╭─ Data extract

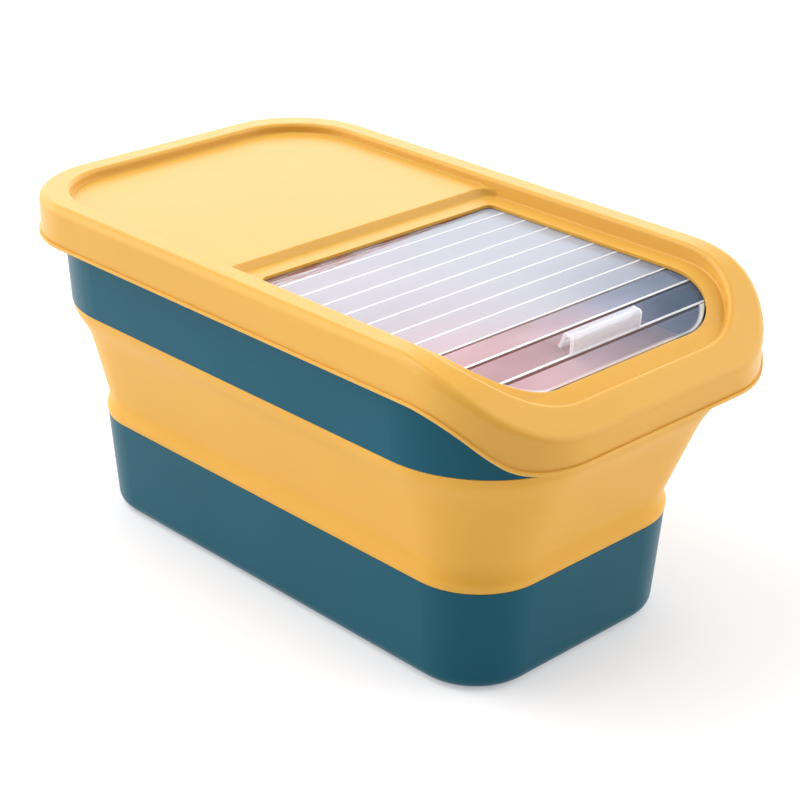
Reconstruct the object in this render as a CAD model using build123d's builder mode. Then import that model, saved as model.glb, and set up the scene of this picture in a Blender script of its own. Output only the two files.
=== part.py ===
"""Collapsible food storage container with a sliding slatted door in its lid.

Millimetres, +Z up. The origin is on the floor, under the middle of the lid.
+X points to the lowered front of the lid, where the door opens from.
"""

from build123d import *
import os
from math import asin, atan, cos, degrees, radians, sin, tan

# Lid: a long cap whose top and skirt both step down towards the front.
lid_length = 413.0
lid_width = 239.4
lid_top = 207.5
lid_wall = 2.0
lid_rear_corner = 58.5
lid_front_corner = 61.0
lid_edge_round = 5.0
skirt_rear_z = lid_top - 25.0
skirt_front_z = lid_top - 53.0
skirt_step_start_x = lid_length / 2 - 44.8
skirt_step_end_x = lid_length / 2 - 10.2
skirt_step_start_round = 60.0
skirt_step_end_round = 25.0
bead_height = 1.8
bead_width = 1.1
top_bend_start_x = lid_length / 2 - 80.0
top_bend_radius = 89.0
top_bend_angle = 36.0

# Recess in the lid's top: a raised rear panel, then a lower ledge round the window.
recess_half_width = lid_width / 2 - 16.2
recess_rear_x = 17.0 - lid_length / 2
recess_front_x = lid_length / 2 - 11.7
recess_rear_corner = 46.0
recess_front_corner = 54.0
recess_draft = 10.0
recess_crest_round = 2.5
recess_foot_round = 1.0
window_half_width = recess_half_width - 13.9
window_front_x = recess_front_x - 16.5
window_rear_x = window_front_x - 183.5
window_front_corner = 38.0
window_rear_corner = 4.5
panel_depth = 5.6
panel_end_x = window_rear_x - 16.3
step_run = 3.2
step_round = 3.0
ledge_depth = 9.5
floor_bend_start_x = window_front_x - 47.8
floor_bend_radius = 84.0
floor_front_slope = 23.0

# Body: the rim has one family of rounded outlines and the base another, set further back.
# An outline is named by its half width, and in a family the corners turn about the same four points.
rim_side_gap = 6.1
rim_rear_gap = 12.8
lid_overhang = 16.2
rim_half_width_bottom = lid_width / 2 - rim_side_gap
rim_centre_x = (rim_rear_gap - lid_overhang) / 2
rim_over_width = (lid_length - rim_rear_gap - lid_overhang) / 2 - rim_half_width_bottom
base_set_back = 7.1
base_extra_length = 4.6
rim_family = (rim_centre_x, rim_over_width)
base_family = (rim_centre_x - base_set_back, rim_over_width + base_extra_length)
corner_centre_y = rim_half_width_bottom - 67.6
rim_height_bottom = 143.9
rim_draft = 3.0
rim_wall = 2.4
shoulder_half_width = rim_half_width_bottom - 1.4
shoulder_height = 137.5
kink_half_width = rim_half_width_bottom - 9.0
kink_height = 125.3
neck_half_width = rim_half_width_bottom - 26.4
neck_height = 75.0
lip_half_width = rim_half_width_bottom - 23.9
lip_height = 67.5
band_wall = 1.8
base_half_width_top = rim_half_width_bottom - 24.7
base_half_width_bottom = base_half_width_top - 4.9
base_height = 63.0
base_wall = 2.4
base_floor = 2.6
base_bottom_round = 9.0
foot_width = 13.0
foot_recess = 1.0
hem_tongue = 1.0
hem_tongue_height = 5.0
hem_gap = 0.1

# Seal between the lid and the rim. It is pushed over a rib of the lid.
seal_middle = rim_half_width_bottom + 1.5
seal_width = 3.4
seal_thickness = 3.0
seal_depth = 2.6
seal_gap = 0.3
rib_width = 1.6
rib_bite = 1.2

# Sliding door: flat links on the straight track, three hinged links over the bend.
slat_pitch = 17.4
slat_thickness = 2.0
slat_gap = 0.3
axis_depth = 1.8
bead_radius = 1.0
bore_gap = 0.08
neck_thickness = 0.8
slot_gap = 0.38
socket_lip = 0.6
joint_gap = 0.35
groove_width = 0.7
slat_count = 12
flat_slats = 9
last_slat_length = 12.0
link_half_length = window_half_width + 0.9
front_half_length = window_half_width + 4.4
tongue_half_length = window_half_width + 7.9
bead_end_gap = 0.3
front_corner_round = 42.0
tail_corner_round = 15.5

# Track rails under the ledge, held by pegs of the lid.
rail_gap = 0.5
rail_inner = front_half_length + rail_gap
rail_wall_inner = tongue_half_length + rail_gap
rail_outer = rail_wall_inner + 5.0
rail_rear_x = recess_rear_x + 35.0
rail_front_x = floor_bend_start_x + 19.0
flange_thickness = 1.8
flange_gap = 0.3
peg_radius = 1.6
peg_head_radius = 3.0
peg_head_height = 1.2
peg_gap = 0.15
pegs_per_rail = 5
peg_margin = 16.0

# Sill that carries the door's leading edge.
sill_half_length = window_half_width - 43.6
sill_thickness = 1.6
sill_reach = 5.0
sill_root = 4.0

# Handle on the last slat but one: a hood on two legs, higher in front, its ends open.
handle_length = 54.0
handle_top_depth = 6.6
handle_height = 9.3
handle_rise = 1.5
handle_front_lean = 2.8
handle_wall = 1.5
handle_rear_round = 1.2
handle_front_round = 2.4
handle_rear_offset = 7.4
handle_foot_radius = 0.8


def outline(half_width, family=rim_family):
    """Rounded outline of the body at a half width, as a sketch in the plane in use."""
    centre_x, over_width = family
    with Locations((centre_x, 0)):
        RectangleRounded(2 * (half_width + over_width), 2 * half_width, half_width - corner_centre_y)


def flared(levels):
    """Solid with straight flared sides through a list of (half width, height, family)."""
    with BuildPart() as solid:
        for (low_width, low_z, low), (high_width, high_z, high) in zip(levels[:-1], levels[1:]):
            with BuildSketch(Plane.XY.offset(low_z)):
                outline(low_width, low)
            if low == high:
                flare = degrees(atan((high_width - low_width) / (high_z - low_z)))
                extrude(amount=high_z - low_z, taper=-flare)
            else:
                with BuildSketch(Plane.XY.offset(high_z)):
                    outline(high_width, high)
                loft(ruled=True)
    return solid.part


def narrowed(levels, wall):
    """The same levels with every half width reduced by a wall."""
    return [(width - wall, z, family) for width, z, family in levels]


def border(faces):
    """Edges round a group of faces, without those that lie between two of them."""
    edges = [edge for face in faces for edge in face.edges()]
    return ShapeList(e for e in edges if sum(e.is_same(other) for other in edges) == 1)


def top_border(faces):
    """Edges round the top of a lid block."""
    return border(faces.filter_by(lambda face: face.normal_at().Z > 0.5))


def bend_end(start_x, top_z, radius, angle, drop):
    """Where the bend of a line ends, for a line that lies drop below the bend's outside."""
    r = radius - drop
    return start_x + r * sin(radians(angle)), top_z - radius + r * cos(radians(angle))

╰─

### What to produce
Quote each line above in full, word for word.

### Expected answer
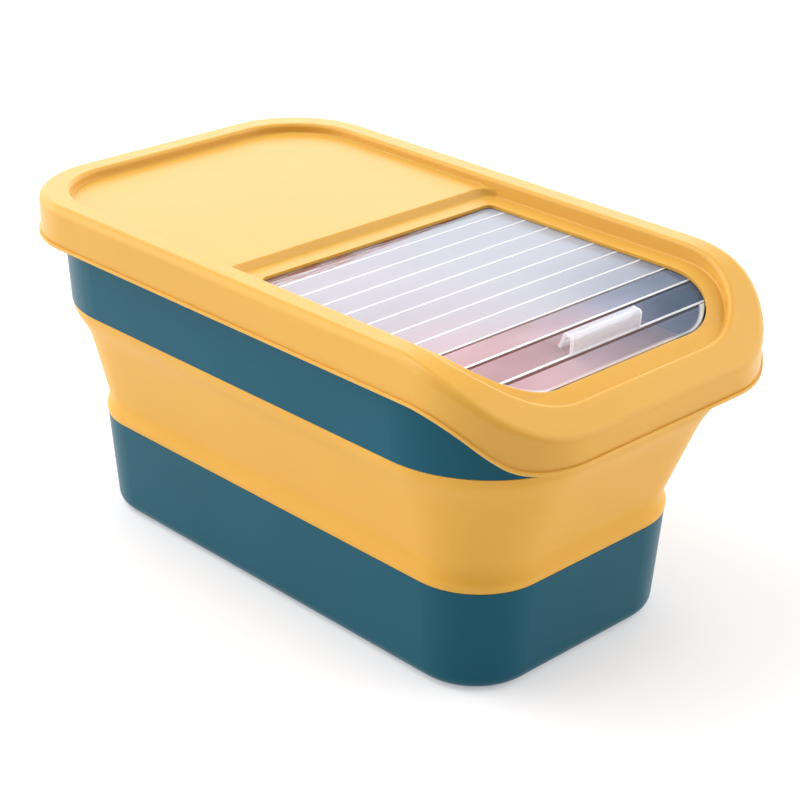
Reconstruct the object in this render as a CAD model using build123d's builder mode. Then import that model, saved as model.glb, and set up the scene of this picture in a Blender script of its own. Output only the two files.
=== part.py ===
"""Collapsible food storage container with a sliding slatted door in its lid.

Millimetres, +Z up. The origin is on the floor, under the middle of the lid.
+X points to the lowered front of the lid, where the door opens from.
"""

from build123d import *
import os
from math import asin, atan, cos, degrees, radians, sin, tan

# Lid: a long cap whose top and skirt both step down towards the front.
lid_length = 413.0
lid_width = 239.4
lid_top = 207.5
lid_wall = 2.0
lid_rear_corner = 58.5
lid_front_corner = 61.0
lid_edge_round = 5.0
skirt_rear_z = lid_top - 25.0
skirt_front_z = lid_top - 53.0
skirt_step_start_x = lid_length / 2 - 44.8
skirt_step_end_x = lid_length / 2 - 10.2
skirt_step_start_round = 60.0
skirt_step_end_round = 25.0
bead_height = 1.8
bead_width = 1.1
top_bend_start_x = lid_length / 2 - 80.0
top_bend_radius = 89.0
top_bend_angle = 36.0

# Recess in the lid's top: a raised rear panel, then a lower ledge round the window.
recess_half_width = lid_width / 2 - 16.2
recess_rear_x = 17.0 - lid_length / 2
recess_front_x = lid_length / 2 - 11.7
recess_rear_corner = 46.0
recess_front_corner = 54.0
recess_draft = 10.0
recess_crest_round = 2.5
recess_foot_round = 1.0
window_half_width = recess_half_width - 13.9
window_front_x = recess_front_x - 16.5
window_rear_x = window_front_x - 183.5
window_front_corner = 38.0
window_rear_corner = 4.5
panel_depth = 5.6
panel_end_x = window_rear_x - 16.3
step_run = 3.2
step_round = 3.0
ledge_depth = 9.5
floor_bend_start_x = window_front_x - 47.8
floor_bend_radius = 84.0
floor_front_slope = 23.0

# Body: the rim has one family of rounded outlines and the base another, set further back.
# An outline is named by its half width, and in a family the corners turn about the same four points.
rim_side_gap = 6.1
rim_rear_gap = 12.8
lid_overhang = 16.2
rim_half_width_bottom = lid_width / 2 - rim_side_gap
rim_centre_x = (rim_rear_gap - lid_overhang) / 2
rim_over_width = (lid_length - rim_rear_gap - lid_overhang) / 2 - rim_half_width_bottom
base_set_back = 7.1
base_extra_length = 4.6
rim_family = (rim_centre_x, rim_over_width)
base_family = (rim_centre_x - base_set_back, rim_over_width + base_extra_length)
corner_centre_y = rim_half_width_bottom - 67.6
rim_height_bottom = 143.9
rim_draft = 3.0
rim_wall = 2.4
shoulder_half_width = rim_half_width_bottom - 1.4
shoulder_height = 137.5
kink_half_width = rim_half_width_bottom - 9.0
kink_height = 125.3
neck_half_width = rim_half_width_bottom - 26.4
neck_height = 75.0
lip_half_width = rim_half_width_bottom - 23.9
lip_height = 67.5
band_wall = 1.8
base_half_width_top = rim_half_width_bottom - 24.7
base_half_width_bottom = base_half_width_top - 4.9
base_height = 63.0
base_wall = 2.4
base_floor = 2.6
base_bottom_round = 9.0
foot_width = 13.0
foot_recess = 1.0
hem_tongue = 1.0
hem_tongue_height = 5.0
hem_gap = 0.1

# Seal between the lid and the rim. It is pushed over a rib of the lid.
seal_middle = rim_half_width_bottom + 1.5
seal_width = 3.4
seal_thickness = 3.0
seal_depth = 2.6
seal_gap = 0.3
rib_width = 1.6
rib_bite = 1.2

# Sliding door: flat links on the straight track, three hinged links over the bend.
slat_pitch = 17.4
slat_thickness = 2.0
slat_gap = 0.3
axis_depth = 1.8
bead_radius = 1.0
bore_gap = 0.08
neck_thickness = 0.8
slot_gap = 0.38
socket_lip = 0.6
joint_gap = 0.35
groove_width = 0.7
slat_count = 12
flat_slats = 9
last_slat_length = 12.0
link_half_length = window_half_width + 0.9
front_half_length = window_half_width + 4.4
tongue_half_length = window_half_width + 7.9
bead_end_gap = 0.3
front_corner_round = 42.0
tail_corner_round = 15.5

# Track rails under the ledge, held by pegs of the lid.
rail_gap = 0.5
rail_inner = front_half_length + rail_gap
rail_wall_inner = tongue_half_length + rail_gap
rail_outer = rail_wall_inner + 5.0
rail_rear_x = recess_rear_x + 35.0
rail_front_x = floor_bend_start_x + 19.0
flange_thickness = 1.8
flange_gap = 0.3
peg_radius = 1.6
peg_head_radius = 3.0
peg_head_height = 1.2
peg_gap = 0.15
pegs_per_rail = 5
peg_margin = 16.0

# Sill that carries the door's leading edge.
sill_half_length = window_half_width - 43.6
sill_thickness = 1.6
sill_reach = 5.0
sill_root = 4.0

# Handle on the last slat but one: a hood on two legs, higher in front, its ends open.
handle_length = 54.0
handle_top_depth = 6.6
handle_height = 9.3
handle_rise = 1.5
handle_front_lean = 2.8
handle_wall = 1.5
handle_rear_round = 1.2
handle_front_round = 2.4
handle_rear_offset = 7.4
handle_foot_radius = 0.8


def outline(half_width, family=rim_family):
    """Rounded outline of the body at a half width, as a sketch in the plane in use."""
    centre_x, over_width = family
    with Locations((centre_x, 0)):
        RectangleRounded(2 * (half_width + over_width), 2 * half_width, half_width - corner_centre_y)


def flared(levels):
    """Solid with straight flared sides through a list of (half width, height, family)."""
    with BuildPart() as solid:
        for (low_width, low_z, low), (high_width, high_z, high) in zip(levels[:-1], levels[1:]):
            with BuildSketch(Plane.XY.offset(low_z)):
                outline(low_width, low)
            if low == high:
                flare = degrees(atan((high_width - low_width) / (high_z - low_z)))
                extrude(amount=high_z - low_z, taper=-flare)
            else:
                with BuildSketch(Plane.XY.offset(high_z)):
                    outline(high_width, high)
                loft(ruled=True)
    return solid.part


def narrowed(levels, wall):
    """The same levels with every half width reduced by a wall."""
    return [(width - wall, z, family) for width, z, family in levels]


def border(faces):
    """Edges round a group of faces, without those that lie between two of them."""
    edges = [edge for face in faces for edge in face.edges()]
    return ShapeList(e for e in edges if sum(e.is_same(other) for other in edges) == 1)


def top_border(faces):
    """Edges round the top of a lid block."""
    return border(faces.filter_by(lambda face: face.normal_at().Z > 0.5))


def bend_end(start_x, top_z, radius, angle, drop):
    """Where the bend of a line ends, for a line that lies drop below the bend's outside."""
    r = radius - drop
    return start_x + r * sin(radians(angle)), top_z - radius + r * cos(radians(angle))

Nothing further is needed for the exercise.